In a breach scenario, especially one where the funder breached first, you have stronger grounds to vacate that confession of judgment. Courts have increasingly scrutinized MCAs where the funder's own conduct doesn't match the agreement terms. If you can show the funder was debiting fixed amounts on a percentage-based contract, or debiting after the balance was paid, or refusing reconciliation — the confession of judgment starts to look a lot less enforceable. Judges don't love it when one party uses a pre-signed confession to enforce a contract they themselves violated.

New York has also tightened the rules around confessions of judgment in recent years, but the enforcement landscape is still aggressive. The point is this: if you're dealing with a confession of judgment, the distinction between default and breach isn't academic. It's the difference between having a viable challenge and having almost nothing.

7The Bottom Line

Every MCA situation we see gets called a "default" by the funder. Every single one. That's intentional — default language triggers fear, and fear makes business owners settle fast, on the funder's terms, for more than they should.

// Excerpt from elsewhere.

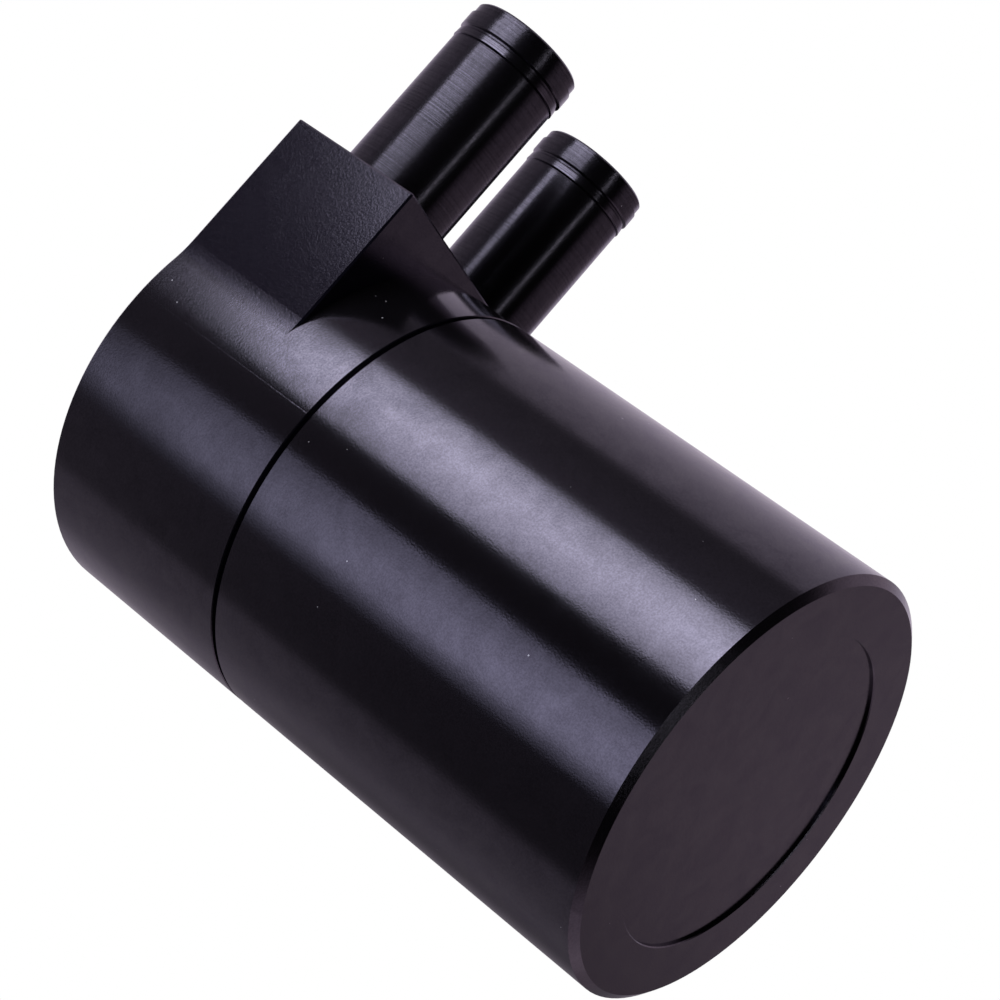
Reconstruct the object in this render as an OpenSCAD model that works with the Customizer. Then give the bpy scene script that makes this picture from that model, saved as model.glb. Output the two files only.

But not every situation is actually a default. Some are breaches. Some are breaches by the funder. And some are situations where the business owner is technically in default, but the funder breached first, which changes everything.

The first thing any attorney should do when you come in with an MCA problem is pull the agreement, read the actual default triggers, and compare them against what the funder has actually been doing. Not what the funder says happened. What actually happened. Because the answer to that question — default or breach, yours or theirs — determines whether you're settling at 85 cents on the dollar or 50 cents on the dollar. Whether you're fighting a confession of judgment with nothing, or vacating it with a real argument. Whether you're scrambling to keep your accounts open, or putting the funder on notice that their own conduct is the problem.

Know which one you're actually dealing with before you do anything at all.